How does one eat an elephant … one bite at a time, right?
That one-liner describes how an incredibly complex task can be accomplished by stating a goal, gathering facts, initiating action and formulating an overall plan from a series of achievable actions using available resources.
That also describes a feasibility study by the U.S. Army Corps of Engineers, though we’d work hard to avoid harming an actual elephant.
Since February 2012, Corps feasibility studies are guided by our "3x3x3 Rule": producing the report in no more than three years; with cost not greater than $3M; and involving three levels of Corps experts throughout the study process. Complex studies may require time and funds beyond three years and three million dollars to complete, but those complex studies are the exception rather than the rule.
A Corps feasibility study involves assessing problems and opportunities related to water resources; finding alternative solutions to those problems; alternative comparison; and selection.
The study incorporates quality engineering, economics, real estate and environmental analysis within a Project Delivery Team. The PDT develops the feasibility report through several iterations, with the draft report growing over time and confirmed at milestones throughout the study process.
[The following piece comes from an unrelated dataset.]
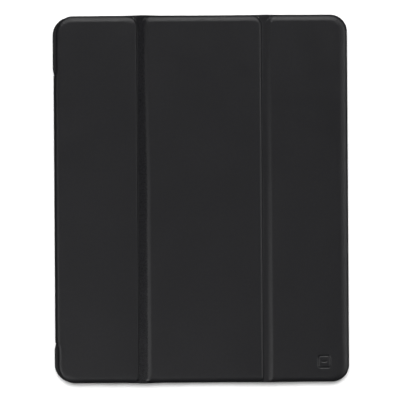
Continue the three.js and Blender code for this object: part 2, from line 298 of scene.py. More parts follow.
def mark_depth(x, y):
    """A small debossed mark: a square frame with round corners, and a short bar in it."""
    inner_half, line = MARK["size"] / 2 - MARK["corner"], MARK["line"]
    across = np.abs(x - MARK["x"])
    dx, dy = across - inner_half, np.abs(y - MARK["y"]) - inner_half
    beyond = np.hypot(np.clip(dx, 0, None), np.clip(dy, 0, None)) + np.minimum(np.maximum(dx, dy), 0)
    ring = np.abs(beyond - MARK["corner"] + line / 2)
    bar = np.hypot(np.clip(across - MARK["bar"], 0, None), y - MARK["y"])
    return MARK["depth"] * smooth((line - np.minimum(ring, bar)) / line * 1.3)


def cover_height(x, y):
    """Height of the cover's leather at x, y."""
    pads = [pad_share(i, x, y) for i in range(3)]
    height = FLOOR + sum(share * (PAD + crown(i, x, y)) for i, share in enumerate(pads))
    return height + (ripple(x, y) + pleats(x, y)) * np.clip(sum(pads), 0, 1) - mark_depth(x, y)


# ---- meshes -----------------------------------------------


def new_object(name, data):
    """Puts a mesh, curve, light or camera in the scene."""
    thing = bpy.data.objects.new(name, data)
    bpy.context.scene.collection.objects.link(thing)
    return thing


def new_mesh(name, vertices, faces, sharp_deg=50):
    mesh = bpy.data.meshes.new(name)
    mesh.from_pydata([tuple(v) for v in vertices * MM], [], faces)
    return finish_mesh(name, mesh, sharp_deg)


def shade(mesh, sharp_deg, plate=False):
    """Smooth apart from sharp edges, and from a plate's level sides, which stay flat to their rims."""
    mesh.set_sharp_from_angle(angle=math.radians(sharp_deg))
    smooth_faces = [not plate or abs(face.normal.z) < 0.9999 for face in mesh.polygons]
    mesh.polygons.foreach_set("use_smooth", smooth_faces)


def finish_mesh(name, mesh, sharp_deg, plate=False):
    """Merges doubles, turns the faces out, shades it and stores where each point is at rest."""
    bm = bmesh.new()
    bm.from_mesh(mesh)
    bmesh.ops.remove_doubles(bm, verts=bm.verts, dist=2e-6)
    bmesh.ops.dissolve_degenerate(bm, dist=1e-7, edges=bm.edges)
    bmesh.ops.recalc_face_normals(bm, faces=bm.faces)
    bm.to_mesh(mesh)
    bm.free()
    shade(mesh, sharp_deg, plate)
    store_rest(mesh)
    return new_object(name, mesh)


def store_rest(mesh):
    """Stores where the points are at rest, so that patterns don't swim as leather bends, and a mask of
    painted shade along the creases' floors and of the darker mark, where the leather is also smoother."""
    places = np.zeros(len(mesh.vertices) * 3, np.float32)
    mesh.vertices.foreach_get("co", places)
    attribute = mesh.attributes.new("rest", "FLOAT_VECTOR", "POINT")
    attribute.data.foreach_set("vector", places)
    x, y, z = places.reshape(-1, 3).T / MM
    # painted shade: the leather along each crease's floor is darkened where shade falls in the groove, and
    # is smoother there; the mark is darker too
    crease_shade = 0
    for centre, crease in zip(CREASE_X, CREASES):
        inside = CREASE_SHADE_BAND["half"] - np.abs(x - centre - CREASE_SHADE_BAND["middle"])
        crease_shade = crease_shade + crease["crease_shade_and_mark"] * smooth(inside / CREASE_SHADE_BAND["fade"])
    crease_shade = crease_shade * smooth((COVER_TOP - 0.3 - z) / 0.9) * smooth(z - FLOOR + 1.2)
    crease_shade_and_mark = crease_shade + (z > FLOOR) * mark_depth(x, y) / MARK["depth"]
    mesh.attributes.new("crease_shade_and_mark", "FLOAT", "POINT").data.foreach_set("value", crease_shade_and_mark.astype(np.float32))


def sheet_piece(name, outer, inner, keep):
    """A closed sheet between two matching grids of points, of the cells that keep marks."""
    rows, columns = keep.shape
    used = np.zeros(outer.shape[:2], bool)
    for i, j in ((0, 0), (1, 0), (0, 1), (1, 1)):
        used[i : i + rows, j : j + columns] |= keep
    number = -np.ones(used.shape, int)
    number[used] = np.arange(used.sum())
    count = int(used.sum())
    vertices = np.concatenate([outer[used], inner[used]])
    padded = np.pad(keep, 1)
    faces = []
    for i, j in zip(*np.nonzero(keep)):
        a, b, c, d = number[i, j], number[i + 1, j], number[i + 1, j + 1], number[i, j + 1]
        faces.append((a, b, c, d))
        faces.append((d + count, c + count, b + count, a + count))
        for open_side, p, q in (
            (not padded[i + 1, j], a, b),
            (not padded[i + 2, j + 1], b, c),
            (not padded[i + 1, j + 2], c, d),
            (not padded[i, j + 1], d, a),
        ):
            if open_side:
                faces.append((q, p, p + count, q + count))
    return new_mesh(name, vertices, faces)


# ---- the cover's grid -------------------------------------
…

A typical Corps PDT includes a project manager, a planner, a civil engineer, a geotechnical engineer, an hydrologist, an hydraulic engineer, a biologist or other environmental specialist, a cost engineer, a real estate specialist, and an historian/archaeologist. Each is responsible for identifying water resources problems and assisting in formulating solutions to those problems. The key to a successful feasibility study is this interdisciplinary approach to solving problems.
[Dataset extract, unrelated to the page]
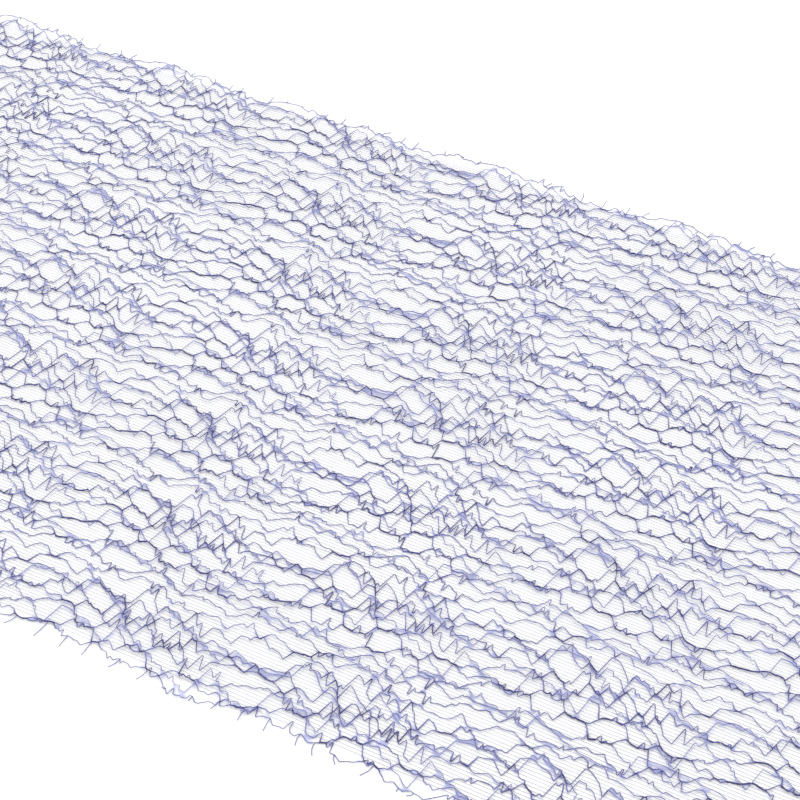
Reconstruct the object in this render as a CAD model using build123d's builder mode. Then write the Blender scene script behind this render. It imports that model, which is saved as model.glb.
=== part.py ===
from build123d import *
import math
import os
import random

os.makedirs("parts", exist_ok=True)

# A flat strip of bonded web netting. X runs along the strip, Y across it, Z up.
# The origin is the middle of the strip, on the surface that it lies on. Millimetres.

# Driving dimensions
net_length = 500.0
net_width = 300.0
strand_pitch = 4.43
strands_per_row = 10
strand_count = 67
row_shift = 12.2
motif_length = 77.2
motif_variants = 3
strand_width = 0.45
strand_height = 0.25
rover_width = 0.4
rovers_per_row = 3
filament_pitch = 1.35
filament_width = 0.12
filament_height = 0.1
filament_margin = 6.5
film_height = 0.03
whisker_spacing = 9.0
whisker_width = 0.3

# Heights of the layers, from the surface up. Each layer lies on the one under it.
lower_z = 0.0
filament_z = lower_z + strand_height
upper_z = filament_z + filament_height
top_z = upper_z + strand_height

# How far a strand may wander from its own line, so that strands of one layer never meet
strand_reach = 3.9
edge_reach = 0.9
rover_reach = 6.4

# Teeth: steep on the left, slanting down to the right. (pitch, height, rise)
cluster_teeth = (7.6, 6.6, 0.9)
calm_teeth = (20.0, 4.0, 1.0)
wave_teeth = (16.0, 3.6, 3.0)
tail_teeth = (13.0, 3.4, 1.5)
rover_teeth = (26.0, 12.0, 1.0)

# Stretches of one repeat of the pattern
motif_start = 0.5
cluster_start = 20.0
cluster_stop = 56.0
lens_half_pitch = 10.3
half_lenses = 6
lens_flat = 7.0
lens_swing = 2.1
arch_start = 28.0
arch_stop = 44.0
arch_height = 2.6

# The whole web snakes gently, in two waves to a repeat: (height, waves, phase)
snaking = ((1.5, 1, 0.6), (0.6, 2, 2.0))

# Bond film fills the gap where two neighbouring strands run close together
film_gap_low = 0.9
film_gap_high = 2.0
film_step = 0.8
film_length_low = 2.8
film_length_high = 5.6
film_inset = 0.12

spiky_strands = (0, 1, 2, 3)
lens_strands = (4, 5, 6)

half_length = net_length / 2
half_width = net_width / 2
first_strand_y = strand_pitch * (strand_count - 1) / 2
row_count = math.ceil(strand_count / strands_per_row)


def teeth(rng, start, stop, form):
    """Foot and peak knots of a run of uneven teeth."""
    pitch, height, rise = form
    knots = []
    along = start + rng.uniform(0, 0.5) * pitch
    while along < stop - rise - 1.0:
        tall = height * rng.uniform(0.45, 1.3)
        middle = height * rng.uniform(-0.25, 0.25)
        peak = along + rise * rng.uniform(0.8, 1.5)
        knots += [(along, middle - tall / 2), (peak, middle + tall / 2)]
        along += pitch * rng.uniform(0.65, 1.35)
    return knots


def lenses(rng, side):
    """Flats that meet the next strand's, first on one side and then the other, and close cells."""
    knots = []
    for number in range(half_lenses):
        along = 1.0 + number * lens_half_pitch + rng.uniform(-0.9, 0.9)
        flat = lens_flat * rng.uniform(0.75, 1.15)
        swing = side * lens_swing * rng.uniform(0.85, 1.15)
        across = swing if number % 2 else -swing
        knots += [(along, across), (along + flat, across + rng.uniform(-0.5, 0.5))]
    return knots


def arch(rng):
    """A low round arch, which runs beside those of the next strands."""
    third = (arch_stop - arch_start) / 3
    return [
        (arch_start, -arch_height / 2),
        (arch_start + third + rng.uniform(-1, 1), arch_height),
        (arch_start + 2 * third + rng.uniform(-1, 1), arch_height),
        (arch_stop, -arch_height / 3),
    ]


def motif(line):
    """One repeat of a strand, as (along, across) knots about its own line."""
    rng = random.Random(30 + line)
    if line in spiky_strands:
        start = cluster_start + rng.uniform(-5, 5)
        stop = cluster_stop + rng.uniform(-6, 6)
        return (teeth(rng, motif_start, start, calm_teeth) + teeth(rng, start, stop, cluster_teeth)
                + teeth(rng, stop, motif_length, calm_teeth))
    if line in lens_strands:
        last_lens = half_lenses * lens_half_pitch + 2.0
        return lenses(rng, 1 if line % 2 else -1) + teeth(rng, last_lens, motif_length, tail_teeth)
    return (teeth(rng, motif_start, arch_start - 2, wave_teeth) + arch(rng)
            + teeth(rng, arch_stop + 2, motif_length, wave_teeth))


def varied(knots, variant):
    """The same repeat with each knot moved a little, one way for each variant."""
    rng = random.Random(100 + variant)
    return [(along + rng.uniform(-0.3, 0.3), across + rng.uniform(-0.4, 0.4))
            for along, across in knots]


def snake(x, number):
    """How far the web as a whole lies off its line, beside the strand of this number."""
    turn = 2 * math.pi * (x - number * row_shift / strands_per_row) / motif_length
    return sum(height * math.sin(waves * turn + phase) for height, waves, phase in snaking)


def height_at(points, x):
    """Where a line lies across the strip at x."""
    for (x_a, y_a), (x_b, y_b) in zip(points, points[1:]):
        if x_a <= x <= x_b:
            return y_a + (y_b - y_a) * (x - x_a) / max(x_b - x_a, 1e-9)
    return points[-1][1]


def path(knots, number, reach):
    """The whole line of the strand of this number, cut straight at both ends of the strip."""
    middle = first_strand_y - number * strand_pitch
    shift = row_shift * int(number // strands_per_row)
    first = math.floor((-half_length - shift) / motif_length) - 1
    last = math.ceil((half_length - shift) / motif_length) + 1
    points = []
    for repeat in range(first, last):
        for along, across in varied(knots, repeat % motif_variants):
            x = shift + repeat * motif_length + along
            points.append((x, middle + max(-reach, min(reach, across)) + snake(x, number)))
    inside = [point for point in points if abs(point[0]) < half_length - 0.5]
    start = (-half_length, height_at(points, -half_length))
    end = (half_length, height_at(points, half_length))
    return [start] + inside + [end]


def strand_path(number):
    """The line of one strand, counted from the far edge."""
    at_edge = number in (0, strand_count - 1)
    return path(motif(number % strands_per_row), number, edge_reach if at_edge else strand_reach)


def rover_paths(row):
    """The lines of a row's loose strands, which wander across their neighbours."""
    lines = []
    for rover in range(rovers_per_row):
        number = (row + (rover + 0.5) / rovers_per_row) * strands_per_row - 0.5
        if number < strand_count - 2:
            knots = teeth(random.Random(50 + rover), motif_start, motif_length, rover_teeth)
            lines.append(path(knots, number, rover_reach))
    return lines


def outline(points, width):
    """The outline of a flat ribbon of one width along a line of knots."""
    half = width / 2
    left = [(points[0][0], points[0][1] + half)]
    right = [(points[0][0], points[0][1] - half)]
    for before, knot, after in zip(points, points[1:], points[2:]):
        start = (Vector(*knot) - Vector(*before)).normalized()
        end = (Vector(*after) - Vector(*knot)).normalized()
        across = Vector(-start.Y - end.Y, start.X + end.X)
        mitre = across * (half / max(1 + start.dot(end), 0.35))
        left.append((knot[0] + mitre.X, knot[1] + mitre.Y))
        right.append((knot[0] - mitre.X, knot[1] - mitre.Y))
    left.append((points[-1][0], points[-1][1] + half))
    right.append((points[-1][0], points[-1][1] - half))
    return left + right[::-1]


def film_patches(paths, rovers, row):
    """Four-sided patches between neighbouring strands, clear of the rovers and each other."""
    patches = []
    first = row * strands_per_row
    for number in range(first, min(first + strands_per_row, strand_count - 1)):
        far_side, near_side = paths[number], paths[number + 1]
        x = -half_length + film_step
        while x < half_length - film_length_high:
            length = 0.0
            while length < film_length_high:
                gap = height_at(far_side, x + length) - height_at(near_side, x + length)
                if not film_gap_low < gap < film_gap_high:
                    break
                length += film_step
            if length >= film_length_low:
                patch = patch_between(far_side, near_side, x, x + length - film_step)
                if is_clear(patch, patches, rovers):
                    patches.append(patch)
            x += length + film_step
    return patches


def patch_between(far_side, near_side, x_a, x_b):
    """The corners of a patch: far left, far right, near right and near left."""
    far_left, far_right = (height_at(far_side, x) - film_inset for x in (x_a, x_b))
    near_left, near_right = (height_at(near_side, x) + film_inset for x in (x_a, x_b))
    return [(x_a, far_left), (x_b, far_right), (x_b, near_right), (x_a, near_left)]


def is_clear(patch, patches, rovers):
    """Whether a patch is clear of the rovers and of the patches already there."""
    x_a, x_b = patch[0][0] - rover_width, patch[1][0] + rover_width
    low = min(y for _, y in patch) - rover_width
    high = max(y for _, y in patch) + rover_width
    for rover in rovers:
        near = [y for x, y in rover if x_a < x < x_b]
        near += [height_at(rover, x_a), height_at(rover, x_b)]
        if min(near) < high and max(near) > low:
            return False
    for other in patches:
        beside = other[1][0] < x_a or other[0][0] > x_b
        across = max(y for _, y in other) < low or min(y for _, y in other) > high
        if not beside and not across:
            return False
    return True


def export(name, part):
    """Write one node."""
    part.label = name
    export_step(part, f"parts/{name}.step")


def export_outlines(name, outlines, z, height):
    """One node of flat pieces, each a solid of its own."""
    with BuildPart() as pieces:
        with BuildSketch(Plane.XY.offset(z)):
            for points in outlines:
                with BuildLine():
                    Polyline(points, close=True)
                make_face()
        extrude(amount=height)
    export(name, pieces.part)


def export_filaments(name, y_low, y_high):
    """One node of fine parallel filaments."""
    count = round((y_high - y_low) / filament_pitch)
    with BuildPart() as filaments:
        with BuildSketch(Plane.XY.offset(filament_z)):
            with Locations((0, (y_high + y_low) / 2)):
                with GridLocations(net_length, (y_high - y_low) / count, 1, count):
                    Rectangle(net_length, filament_width)
        extrude(amount=filament_height)
    export(name, filaments.part)


def export_row(row, paths):
    """The five nodes of one repeat across the strip."""
    first = row * strands_per_row
    last = min(first + strands_per_row, strand_count)
    lower = [outline(paths[number], strand_width) for number in range(first, last, 2)]
    upper = [outline(paths[number], strand_width) for number in range(first + 1, last, 2)]
    rovers = rover_paths(row)
    export_outlines(f"row_{row + 1}_lower_strands", lower, lower_z, strand_height)
    export_outlines(f"row_{row + 1}_upper_strands", upper, upper_z, strand_height)
    export_outlines(f"row_{row + 1}_roving_strands", [outline(rover, rover_width) for rover in rovers],
                    top_z, strand_height)
    export_outlines(f"row_{row + 1}_bond_film", film_patches(paths, rovers, row), top_z, film_height)

    row_top = first_strand_y - (first - 0.5) * strand_pitch
    row_bottom = first_strand_y - (last - 0.5) * strand_pitch
    edge = half_width - filament_margin
    export_filaments(f"row_{row + 1}_fine_filaments", max(row_bottom, -edge), min(row_top, edge))


def export_whiskers(name, edge_path, side):
    """Cut thread ends that stand out from the slit edge on one side of the strip."""
    rng = random.Random(200 + side)
    outlines = []
    for number in range(1, int(net_length / whisker_spacing)):
        x = -half_length + whisker_spacing * (number + rng.uniform(-0.3, 0.3))
        lean = rng.uniform(-1.8, 1.8)
        short = 0.0 if number == 1 else rng.uniform(0.0, 1.2)
        tip = side * (half_width - short)
        foot = height_at(edge_path, x)
        outlines.append([(x, foot), (x + whisker_width, foot),
                         (x + whisker_width + lean, tip), (x + lean, tip)])
    export_outlines(name, outlines, filament_z, filament_height)


strand_paths = [strand_path(number) for number in range(strand_count)]
for row_number in range(row_count):
    export_row(row_number, strand_paths)
export_whiskers("far_edge_whiskers", strand_paths[0], 1)
export_whiskers("near_edge_whiskers", strand_paths[-1], -1)
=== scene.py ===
"""A flat strip of bonded blue web netting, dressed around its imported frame.

The strip runs along X, lies on Z = 0 and is 300 mm across Y. Its threads are drawn in millimetres,
as lines of knots, and become round crinkled threads through Geometry Nodes.
"""
import logging
import math
import random
from dataclasses import dataclass, field
from enum import Enum

import bpy
import numpy as np
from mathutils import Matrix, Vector


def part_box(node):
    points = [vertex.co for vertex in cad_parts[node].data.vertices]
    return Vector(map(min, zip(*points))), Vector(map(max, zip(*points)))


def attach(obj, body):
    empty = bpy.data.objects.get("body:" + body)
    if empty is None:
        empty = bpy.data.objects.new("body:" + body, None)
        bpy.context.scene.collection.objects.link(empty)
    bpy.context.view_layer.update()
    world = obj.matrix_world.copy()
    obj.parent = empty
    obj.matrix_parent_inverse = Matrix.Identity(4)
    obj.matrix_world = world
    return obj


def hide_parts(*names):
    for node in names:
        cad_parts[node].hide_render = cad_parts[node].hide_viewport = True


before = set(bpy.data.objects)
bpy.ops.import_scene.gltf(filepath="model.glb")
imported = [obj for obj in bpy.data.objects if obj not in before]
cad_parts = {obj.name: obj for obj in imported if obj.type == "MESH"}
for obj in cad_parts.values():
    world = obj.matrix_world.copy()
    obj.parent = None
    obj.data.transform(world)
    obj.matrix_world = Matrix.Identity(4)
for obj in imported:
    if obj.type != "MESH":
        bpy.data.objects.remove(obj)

MM = 0.001
LOG = logging.getLogger("web_netting")
Knot = tuple[float, float]


class Layer(Enum):
    """The layers of threads, named as the frame's nodes are, from the bottom up."""

    LOWER = "lower_strands"
    UPPER = "upper_strands"
    ROVING = "roving_strands"


class Run(Enum):
    """How a thread goes from one knot to the next."""

    BOWED = "one soft bow"
    TOOTHED = "small slanting teeth"
    SPIKED = "narrow spikes"


# ---------------------------------------------------------------------------------------------
# Node tree helpers
# ---------------------------------------------------------------------------------------------


def add_node(tree: bpy.types.NodeTree, kind: str, values: dict | None = None,
             **settings: object) -> bpy.types.Node:
    """Add a node to a tree.

    Args:
        tree: The node tree.
        kind: The node's type name.
        values: Input socket name or index to a constant, or to the output socket that feeds it.
        settings: Properties of the node itself.

    Returns:
        The new node.
    """
    node = tree.nodes.new(kind)
    for name, value in settings.items():
        setattr(node, name, value)
    for key, value in (values or {}).items():
        socket = node.inputs[key]
        if isinstance(value, bpy.types.NodeSocket):
            tree.links.new(value, socket)
        else:
            socket.default_value = value
    return node


def ramp_node(tree: bpy.types.NodeTree, factor: bpy.types.NodeSocket,
              stops: list[tuple[float, float]]) -> bpy.types.NodeSocket:
    """Remap a value through a grey colour ramp.

    Args:
        tree: The node tree.
        factor: The value to remap.
        stops: Pairs of place along the ramp and value there.

    Returns:
        The ramp's colour output.
    """
    node = add_node(tree, "ShaderNodeValToRGB", {"Fac": factor})
    elements = node.color_ramp.elements
    while len(elements) < len(stops):
        elements.new(0.5)
    for element, (place, value) in zip(elements, stops):
        element.position = place
        element.color = (value, value, value, 1.0)
    return node.outputs["Color"]


# ---------------------------------------------------------------------------------------------
# The pattern of the web, in millimetres
# ---------------------------------------------------------------------------------------------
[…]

Coordination with state and federal resource agencies and tribal leadership begins with the outset of the scoping phase at the district level.
That communication and collaboration follows throughout the study, minimizing any possible delays and maximizing time invested. For example, established roles of the U.S. Fish and Wildlife Service and National Oceanic and Atmospheric Administration (NOAA) Fisheries are retained and re-emphasized in the feasibility study process with a focus on early coordination.
Feasibility study review includes both internal and external review, all detailed in the study’s review plan. External reviews include formal periods for public review during initial scoping and during formulation of the environmental impact documents.
The final product, an integrated feasibility study report, presents science-based decisions and the reasons that led to those decisions.
After all reviews are successful, results of the feasibility study become a Chief’s Report and can be presented to Congress for funding consideration.